Given records ▸
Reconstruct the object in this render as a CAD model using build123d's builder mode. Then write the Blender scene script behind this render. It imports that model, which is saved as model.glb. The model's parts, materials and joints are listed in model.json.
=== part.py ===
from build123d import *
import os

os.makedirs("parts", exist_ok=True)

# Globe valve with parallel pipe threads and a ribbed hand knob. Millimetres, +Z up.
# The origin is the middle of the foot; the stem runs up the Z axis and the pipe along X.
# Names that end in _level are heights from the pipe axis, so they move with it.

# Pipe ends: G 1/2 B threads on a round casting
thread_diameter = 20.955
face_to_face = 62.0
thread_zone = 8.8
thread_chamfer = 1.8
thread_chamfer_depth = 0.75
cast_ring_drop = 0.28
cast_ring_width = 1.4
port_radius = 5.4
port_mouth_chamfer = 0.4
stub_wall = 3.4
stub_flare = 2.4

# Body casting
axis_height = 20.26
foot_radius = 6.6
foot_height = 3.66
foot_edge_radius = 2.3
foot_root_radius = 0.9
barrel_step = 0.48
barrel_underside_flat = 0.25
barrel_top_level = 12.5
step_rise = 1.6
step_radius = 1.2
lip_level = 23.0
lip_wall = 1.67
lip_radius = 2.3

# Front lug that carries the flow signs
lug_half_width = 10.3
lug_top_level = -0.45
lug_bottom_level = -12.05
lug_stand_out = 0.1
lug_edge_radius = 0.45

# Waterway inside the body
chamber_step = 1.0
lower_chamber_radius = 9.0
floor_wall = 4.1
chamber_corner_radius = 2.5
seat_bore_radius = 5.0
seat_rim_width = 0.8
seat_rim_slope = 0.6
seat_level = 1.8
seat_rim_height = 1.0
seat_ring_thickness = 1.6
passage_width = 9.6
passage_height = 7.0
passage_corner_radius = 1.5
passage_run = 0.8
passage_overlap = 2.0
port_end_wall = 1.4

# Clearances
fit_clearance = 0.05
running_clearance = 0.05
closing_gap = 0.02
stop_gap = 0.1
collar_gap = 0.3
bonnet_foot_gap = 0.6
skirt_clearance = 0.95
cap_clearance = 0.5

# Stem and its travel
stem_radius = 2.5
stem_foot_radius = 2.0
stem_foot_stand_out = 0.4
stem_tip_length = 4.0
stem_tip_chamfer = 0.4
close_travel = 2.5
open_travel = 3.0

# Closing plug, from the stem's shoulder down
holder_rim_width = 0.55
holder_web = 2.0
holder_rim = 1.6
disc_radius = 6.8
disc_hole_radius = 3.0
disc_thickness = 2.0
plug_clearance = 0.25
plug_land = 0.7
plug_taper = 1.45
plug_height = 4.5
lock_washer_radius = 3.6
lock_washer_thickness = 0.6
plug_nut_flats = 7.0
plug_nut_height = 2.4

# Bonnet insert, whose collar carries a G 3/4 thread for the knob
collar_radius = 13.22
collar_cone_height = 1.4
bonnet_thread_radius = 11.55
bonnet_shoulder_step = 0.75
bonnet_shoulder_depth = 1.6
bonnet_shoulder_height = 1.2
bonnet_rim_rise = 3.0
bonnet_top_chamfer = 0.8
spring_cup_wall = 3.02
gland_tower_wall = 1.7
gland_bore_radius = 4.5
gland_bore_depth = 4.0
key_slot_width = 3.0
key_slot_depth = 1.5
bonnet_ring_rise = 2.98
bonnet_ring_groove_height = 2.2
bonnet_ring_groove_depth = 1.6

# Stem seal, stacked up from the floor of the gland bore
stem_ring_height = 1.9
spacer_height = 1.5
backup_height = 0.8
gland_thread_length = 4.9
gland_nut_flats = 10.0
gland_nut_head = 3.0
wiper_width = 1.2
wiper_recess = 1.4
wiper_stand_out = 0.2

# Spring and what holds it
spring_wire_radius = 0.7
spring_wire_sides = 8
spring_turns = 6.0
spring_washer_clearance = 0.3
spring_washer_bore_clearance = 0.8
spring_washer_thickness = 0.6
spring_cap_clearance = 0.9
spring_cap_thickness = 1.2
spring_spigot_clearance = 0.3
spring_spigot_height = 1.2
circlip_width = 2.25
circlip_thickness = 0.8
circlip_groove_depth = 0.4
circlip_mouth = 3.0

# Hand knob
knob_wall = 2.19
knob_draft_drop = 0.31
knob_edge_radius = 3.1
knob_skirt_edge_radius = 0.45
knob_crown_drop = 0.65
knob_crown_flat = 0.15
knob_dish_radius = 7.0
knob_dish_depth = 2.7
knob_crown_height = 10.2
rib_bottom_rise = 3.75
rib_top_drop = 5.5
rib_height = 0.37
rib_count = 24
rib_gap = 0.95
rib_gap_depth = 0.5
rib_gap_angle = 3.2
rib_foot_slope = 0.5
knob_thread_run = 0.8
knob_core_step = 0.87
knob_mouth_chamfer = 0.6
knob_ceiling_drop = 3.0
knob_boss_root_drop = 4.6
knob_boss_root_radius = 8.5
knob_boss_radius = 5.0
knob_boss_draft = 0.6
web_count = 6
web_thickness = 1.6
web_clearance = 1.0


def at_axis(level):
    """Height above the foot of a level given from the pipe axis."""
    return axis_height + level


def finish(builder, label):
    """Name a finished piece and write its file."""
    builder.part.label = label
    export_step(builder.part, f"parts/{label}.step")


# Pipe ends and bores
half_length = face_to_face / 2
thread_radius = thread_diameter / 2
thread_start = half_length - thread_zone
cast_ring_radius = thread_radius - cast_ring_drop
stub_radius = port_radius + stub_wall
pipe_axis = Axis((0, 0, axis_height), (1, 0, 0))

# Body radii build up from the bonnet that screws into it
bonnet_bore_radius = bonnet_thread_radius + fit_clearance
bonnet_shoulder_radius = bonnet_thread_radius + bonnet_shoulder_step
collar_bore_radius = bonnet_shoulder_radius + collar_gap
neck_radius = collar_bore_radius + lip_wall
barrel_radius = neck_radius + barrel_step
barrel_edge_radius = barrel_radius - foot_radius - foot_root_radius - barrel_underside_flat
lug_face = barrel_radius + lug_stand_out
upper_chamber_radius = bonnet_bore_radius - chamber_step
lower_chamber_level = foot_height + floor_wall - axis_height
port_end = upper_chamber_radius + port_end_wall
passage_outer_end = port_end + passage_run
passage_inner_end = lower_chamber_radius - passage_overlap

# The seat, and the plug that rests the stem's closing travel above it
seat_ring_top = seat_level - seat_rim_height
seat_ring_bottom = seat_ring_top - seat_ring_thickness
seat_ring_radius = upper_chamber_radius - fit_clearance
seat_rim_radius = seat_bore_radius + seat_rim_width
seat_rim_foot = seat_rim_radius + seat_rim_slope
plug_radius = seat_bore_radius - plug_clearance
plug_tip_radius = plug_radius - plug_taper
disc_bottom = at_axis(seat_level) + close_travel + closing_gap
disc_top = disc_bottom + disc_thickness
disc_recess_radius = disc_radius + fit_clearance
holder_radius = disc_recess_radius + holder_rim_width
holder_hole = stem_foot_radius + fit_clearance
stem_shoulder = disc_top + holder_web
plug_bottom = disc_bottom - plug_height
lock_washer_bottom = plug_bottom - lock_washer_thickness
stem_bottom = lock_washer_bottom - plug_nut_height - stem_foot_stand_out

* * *

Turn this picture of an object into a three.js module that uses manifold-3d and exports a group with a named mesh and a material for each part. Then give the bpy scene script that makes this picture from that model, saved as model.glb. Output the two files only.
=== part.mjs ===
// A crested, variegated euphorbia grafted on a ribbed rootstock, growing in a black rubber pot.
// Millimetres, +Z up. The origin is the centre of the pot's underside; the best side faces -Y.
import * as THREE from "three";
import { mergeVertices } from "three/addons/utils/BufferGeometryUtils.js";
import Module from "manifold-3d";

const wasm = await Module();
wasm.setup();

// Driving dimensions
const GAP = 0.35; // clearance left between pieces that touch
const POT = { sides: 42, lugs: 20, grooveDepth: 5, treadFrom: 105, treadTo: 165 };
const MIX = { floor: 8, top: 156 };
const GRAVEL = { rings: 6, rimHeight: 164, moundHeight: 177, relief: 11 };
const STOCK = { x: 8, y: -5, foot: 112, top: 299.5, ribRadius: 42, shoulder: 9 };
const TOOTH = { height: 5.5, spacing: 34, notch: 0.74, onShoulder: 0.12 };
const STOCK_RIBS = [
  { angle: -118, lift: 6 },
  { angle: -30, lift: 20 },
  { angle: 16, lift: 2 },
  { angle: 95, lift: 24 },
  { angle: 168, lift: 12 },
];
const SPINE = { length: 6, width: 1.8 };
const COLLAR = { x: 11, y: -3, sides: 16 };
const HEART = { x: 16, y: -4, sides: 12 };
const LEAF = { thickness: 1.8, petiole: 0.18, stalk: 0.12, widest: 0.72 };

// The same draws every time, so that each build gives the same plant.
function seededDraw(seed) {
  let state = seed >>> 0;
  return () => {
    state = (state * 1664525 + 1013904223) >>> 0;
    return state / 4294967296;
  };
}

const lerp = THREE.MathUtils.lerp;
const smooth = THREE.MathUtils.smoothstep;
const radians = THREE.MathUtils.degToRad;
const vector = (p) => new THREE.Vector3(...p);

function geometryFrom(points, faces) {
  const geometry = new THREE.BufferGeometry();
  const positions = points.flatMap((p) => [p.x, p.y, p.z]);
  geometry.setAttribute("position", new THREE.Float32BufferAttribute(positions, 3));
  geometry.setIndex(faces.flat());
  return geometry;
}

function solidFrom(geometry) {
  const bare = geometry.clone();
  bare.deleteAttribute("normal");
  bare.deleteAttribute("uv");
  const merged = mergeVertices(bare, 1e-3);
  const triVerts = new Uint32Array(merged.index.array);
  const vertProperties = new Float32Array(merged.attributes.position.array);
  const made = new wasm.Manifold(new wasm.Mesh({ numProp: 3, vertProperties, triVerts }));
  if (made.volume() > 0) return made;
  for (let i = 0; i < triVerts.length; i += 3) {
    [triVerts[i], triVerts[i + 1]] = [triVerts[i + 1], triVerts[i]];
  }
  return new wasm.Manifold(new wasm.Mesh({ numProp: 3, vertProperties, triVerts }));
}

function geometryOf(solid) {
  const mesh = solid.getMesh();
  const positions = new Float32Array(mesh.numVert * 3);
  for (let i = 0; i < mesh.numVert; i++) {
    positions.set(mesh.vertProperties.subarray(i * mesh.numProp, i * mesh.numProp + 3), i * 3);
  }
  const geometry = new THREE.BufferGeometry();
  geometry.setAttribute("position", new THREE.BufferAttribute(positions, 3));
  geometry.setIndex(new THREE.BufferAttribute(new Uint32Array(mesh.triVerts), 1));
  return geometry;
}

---

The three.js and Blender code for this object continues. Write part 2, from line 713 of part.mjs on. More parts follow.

Objective ▸ Your task is to quote exactly the lines beginning with the one that contains "Reconstruct the object" and ending with the one that contains "cap_clearance = 0.5", with nothing left out or added.

Answer to the task ▸
Reconstruct the object in this render as a CAD model using build123d's builder mode. Then write the Blender scene script behind this render. It imports that model, which is saved as model.glb. The model's parts, materials and joints are listed in model.json.
=== part.py ===
from build123d import *
import os

os.makedirs("parts", exist_ok=True)

# Globe valve with parallel pipe threads and a ribbed hand knob. Millimetres, +Z up.
# The origin is the middle of the foot; the stem runs up the Z axis and the pipe along X.
# Names that end in _level are heights from the pipe axis, so they move with it.

# Pipe ends: G 1/2 B threads on a round casting
thread_diameter = 20.955
face_to_face = 62.0
thread_zone = 8.8
thread_chamfer = 1.8
thread_chamfer_depth = 0.75
cast_ring_drop = 0.28
cast_ring_width = 1.4
port_radius = 5.4
port_mouth_chamfer = 0.4
stub_wall = 3.4
stub_flare = 2.4

# Body casting
axis_height = 20.26
foot_radius = 6.6
foot_height = 3.66
foot_edge_radius = 2.3
foot_root_radius = 0.9
barrel_step = 0.48
barrel_underside_flat = 0.25
barrel_top_level = 12.5
step_rise = 1.6
step_radius = 1.2
lip_level = 23.0
lip_wall = 1.67
lip_radius = 2.3

# Front lug that carries the flow signs
lug_half_width = 10.3
lug_top_level = -0.45
lug_bottom_level = -12.05
lug_stand_out = 0.1
lug_edge_radius = 0.45

# Waterway inside the body
chamber_step = 1.0
lower_chamber_radius = 9.0
floor_wall = 4.1
chamber_corner_radius = 2.5
seat_bore_radius = 5.0
seat_rim_width = 0.8
seat_rim_slope = 0.6
seat_level = 1.8
seat_rim_height = 1.0
seat_ring_thickness = 1.6
passage_width = 9.6
passage_height = 7.0
passage_corner_radius = 1.5
passage_run = 0.8
passage_overlap = 2.0
port_end_wall = 1.4

# Clearances
fit_clearance = 0.05
running_clearance = 0.05
closing_gap = 0.02
stop_gap = 0.1
collar_gap = 0.3
bonnet_foot_gap = 0.6
skirt_clearance = 0.95
cap_clearance = 0.5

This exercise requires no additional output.